Cineastas realizadores de curtas, comumente escanteados pela mídia, vão perder a chance de agradecer àqueles que acreditaram e financiaram seus projetos. Profissionais que atuam longe dos holofotes serão proibidos de aproveitar o decisivo e único momento quando ouvem seus nomes chamados para receber uma estatueta de ouro que mudará suas vidas. Sem contar que muitos momentos emocionantes e importantes da história vêm das palavras desses artistas técnicos.
Não há maneira de esquecer John Legend e Common no palco após vencerem Canção Original, por Selma, e fazerem um paralelo entre a marcha por igualdade do filme e da música, relacionando-os com as pessoas que continuam lutando por seus direitos até os dias de hoje. Ou de Michael Moore, diretor do documentário Tiros em Columbine, que não hesitou em criticar a conduta do então presidente George Bush e a guerra no Iraque. Ou ainda o momento em que Bill Launch agradeceu ao prêmio musical por A Bela e a Fera e dedicou a conquista a seu parceiro Howard Ashman, que morreu vítima da epidemia de AIDS.

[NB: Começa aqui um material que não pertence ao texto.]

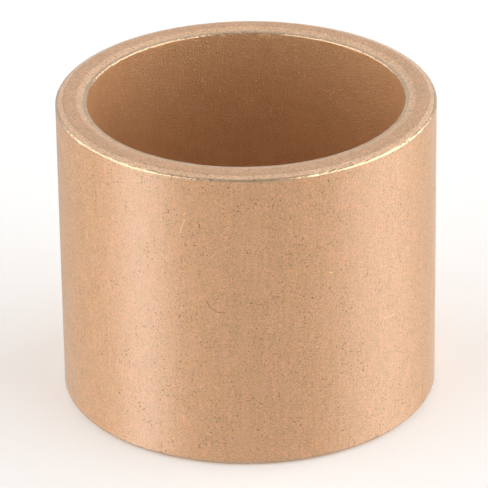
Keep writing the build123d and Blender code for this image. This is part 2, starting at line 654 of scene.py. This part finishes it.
def tent_panel(tree, bearing, rise, centre, half_width, low, high):
    """1 on a bright panel of the tent and 0 off it.

    The panel spans half_width either side of its centre bearing, and from low to high above the
    horizon, all in radians, with soft edges.
    """
    turn = node(tree, "Math", (bearing, centre), operation="SUBTRACT")
    off = node(tree, "Math", (turn, math.pi, -math.pi), operation="WRAP")
    size = node(tree, "Math", (off,), operation="ABSOLUTE")
    across = node(tree, "MapRange", (size, half_width + PANEL_EDGE, half_width - PANEL_EDGE), **SMOOTH)
    above = node(tree, "MapRange", (rise, low - PANEL_EDGE, low + PANEL_EDGE), **SMOOTH)
    below = node(tree, "MapRange", (rise, high + PANEL_EDGE, high - PANEL_EDGE), **SMOOTH)
    band = node(tree, "Math", (above, below), operation="MULTIPLY")
    return node(tree, "Math", (across, band), operation="MULTIPLY")


def light_tent(studio):
    """A white tent all round the sleeve, brighter on its panels.

    The bearing of a direction is the angle of its x and y, and its rise is the arcsine of its z.
    """
    world = bpy.data.worlds.new("light_tent")
    world.use_nodes = True
    tree = world.node_tree
    tree.nodes.clear()
    way = node(tree, "TexCoord", out="Generated")
    x, y, z = node(tree, "SeparateXYZ", (way,)).node.outputs
    bearing = node(tree, "Math", (y, x), operation="ARCTAN2")
    rise = node(tree, "Math", (z,), operation="ARCSINE")
    light = studio.room_light
    for name, sides in TENT_PANELS.items():
        patch = tent_panel(tree, bearing, rise, *map(math.radians, sides))
        light = node(tree, "Math", (patch, getattr(studio, name), light), operation="MULTIPLY_ADD")
    shade = node(tree, "Background", {"Strength": light})
    node(tree, "OutputWorld", (shade,))
    return world


def seamless_paper(name, radius, material):
    """White paper that lies flat round the sleeve and curves up into a wall, carried round Z.

    Its profile is flat from the sleeve's foot to radius, then a quarter circle of the same radius.
    """
    columns, bend_points = PAPER_SIDES, 13
    bend = np.linspace(0, math.pi / 2, bend_points)
    reach = np.concatenate([[OUTSIDE_RADIUS * FOOT, radius * 0.1], radius * (1 + np.sin(bend))])
    height = LOWEST.z + np.concatenate([[0, 0], radius * (1 - np.cos(bend))])
    turns = np.arange(columns) / columns * 2 * math.pi
    points = np.stack([
        np.outer(np.cos(turns), reach),
        np.outer(np.sin(turns), reach),
        np.tile(height, (columns, 1))], 2)
    i, j = np.meshgrid(np.arange(columns), np.arange(len(reach) - 1), indexing="ij")
    next_i, rows = (i + 1) % columns, len(reach)
    faces = np.stack([
        i * rows + j, i * rows + j + 1, next_i * rows + j + 1, next_i * rows + j], 2).reshape(-1, 4)
    return new_piece(name, points, faces, [material])


def paper_disc(name, material):
    """The paper under the sleeve, as one round face that meets the rest under its wall."""
    turns = np.linspace(0, 2 * math.pi, PAPER_SIDES, endpoint=False)
    radius = OUTSIDE_RADIUS * FOOT
    ring = np.stack([
        radius * np.cos(turns), radius * np.sin(turns), np.full(len(turns), LOWEST.z)], 1)
    return new_piece(name, ring, np.arange(len(turns))[None, :], [material])


def white_paper(name, near_glow, far_glow):
    """Matt white paper that fades, from 0.2 m to 0.7 m away, into an evenly lit white ground.

    near_glow and far_glow are the light that it gives of itself near the sleeve and far away.
    """
    paper, tree, place = start_material(name)
    fade_start, fade_end = 200.0, 700.0
    reach = node(tree, "VectorMath", (place,), out="Value", operation="LENGTH")
    far = node(tree, "MapRange", (reach, fade_start, fade_end), **SMOOTH)
    white, black = tone(linear("#FAFAF9")), tone(linear("#000000"))
    colour = node(tree, "Mix", {0: far, 6: white, 7: black}, **COLOUR_MIX)
    glow = node(tree, "MapRange", (far, 0.0, 1.0, near_glow, far_glow))
    shader = node(tree, "BsdfPrincipled", {
        "Base Color": colour, "Roughness": 0.9, "Specular IOR Level": 0.0,
        "Emission Color": white, "Emission Strength": glow})
    node(tree, "OutputMaterial", (shader,))
    return paper


# ---------------------------------------------------------------- operators

class BUSHING_OT_make_sleeve(bpy.types.Operator):
    """Make the sleeve and its bronze finishes"""

    bl_idname = "bushing.make_sleeve"
    bl_label = "Make sleeve"

    def execute(self, context):
        shape = context.scene.bushing_shape
        look = context.scene.bushing_finish
        points, zones = sleeve_surface(shape)
        faces = ring_faces(*points.shape[:2])
        materials = [
            sized_wall(look), burnished_rim(look), coined_chamfer(look), punched_end(look),
            cored_bore(look)]
        sleeve = new_piece(
            "bronze_sleeve", points, faces, materials, np.tile(zones, points.shape[0]))
        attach(sleeve, CAD_BODY)
        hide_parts(CAD_NODE)
        return {"FINISHED"}


class BUSHING_OT_make_studio(bpy.types.Operator):
    """Make the white floor, the light tent and the camera"""

    bl_idname = "bushing.make_studio"
    bl_label = "Make studio"

    def execute(self, context):
        studio = context.scene.bushing_studio
        scene = context.scene
        scene.world = light_tent(studio)
        scene.view_settings.view_transform = "Standard"

        lit_paper = white_paper("lit_paper", near_glow=0.12, far_glow=1.0)
        floor = seamless_paper("white_floor", 0.8, lit_paper)
        # only the camera sees the floor, so that the glows below the horizon reach the wall
        for ray in ("diffuse", "glossy", "transmission", "shadow"):
            setattr(floor, "visible_" + ray, False)
        paper_disc("floor_under_sleeve", white_paper("plain_paper", 0.0, 0.0))

        camera = bpy.data.objects.new("camera", bpy.data.cameras.new("camera"))
        rise = studio.camera_elevation
        away = Vector((0, -math.cos(rise), math.sin(rise)))
        camera.location = MIDDLE + studio.camera_distance * away
        look_along = (MIDDLE + Vector(studio.aim) - camera.location).to_track_quat("-Z", "Y")
        camera.rotation_euler = (look_along @ Quaternion((0, 0, 1), studio.camera_roll)).to_euler()
        camera.data.sensor_width = 36
        camera.data.lens = studio.lens
        camera.data.clip_start = 0.01
        scene.collection.objects.link(camera)
        scene.camera = camera
        return {"FINISHED"}


class BUSHING_PT_panel(bpy.types.Panel):
    """Sleeve bushing"""

    bl_idname = "BUSHING_PT_panel"
    bl_label = "Sleeve bushing"
    bl_space_type = "VIEW_3D"
    bl_region_type = "UI"
    bl_category = "Bushing"

    def draw(self, context):
        for group, operator in (
            ("bushing_shape", None),
            ("bushing_finish", BUSHING_OT_make_sleeve),
            ("bushing_studio", BUSHING_OT_make_studio),
        ):
            box = self.layout.box()
            settings = getattr(context.scene, group)
            for name in settings.__annotations__:
                box.prop(settings, name)
            if operator:
                box.operator(operator.bl_idname)


CLASSES = (
    SleeveShape, BronzeFinish, StudioSetup,
    BUSHING_OT_make_sleeve, BUSHING_OT_make_studio, BUSHING_PT_panel,
)


def register():
    for cls in CLASSES:
        bpy.utils.register_class(cls)
    bpy.types.Scene.bushing_shape = PointerProperty(type=SleeveShape)
    bpy.types.Scene.bushing_finish = PointerProperty(type=BronzeFinish)
    bpy.types.Scene.bushing_studio = PointerProperty(type=StudioSetup)


def unregister():
    del bpy.types.Scene.bushing_shape
    del bpy.types.Scene.bushing_finish
    del bpy.types.Scene.bushing_studio
    for cls in reversed(CLASSES):
        bpy.utils.unregister_class(cls)


def main():
    register()
    bpy.ops.bushing.make_sleeve()
    bpy.ops.bushing.make_studio()


if __name__ == "__main__":
    main()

E esses são apenas exemplos frescos que vem à memória. No baú da Academia, existem milhares de momentos tão ou mais emocionantes que os citados e que, na mudança de 2022, viverão em uma ilha de edição, por ironia, uma das categorias fora da cerimônia ao vivo. O plano atual, passível de mudanças a qualquer momento, é receber os indicados às 8 disputas uma hora antes do início da cerimônia, entregar as estatuetas, anunciar o acontecimento através do Twitter e, mais tarde, incorporar os vídeos ao evento principal.
Cortando os respiros, a surpresa, a caminhada até o microfone. Cortando as ordinariedades que criam os momentos de emoção e vulnerabilidade de quem acabou de ter sua carreira mudada para sempre. Se a Academia de Artes e Ciências Cinematográficas não se importa com o Oscar, por que deveríamos nós? A resposta é simples: quando as estratégias falharem, os gráficos apontarem quedas e os executivos forem demitidos, restaremos nós, aqueles entusiasmados com os filmes, com a magia da Sétima Arte e com todas as pequenas engrenagens do Cinema.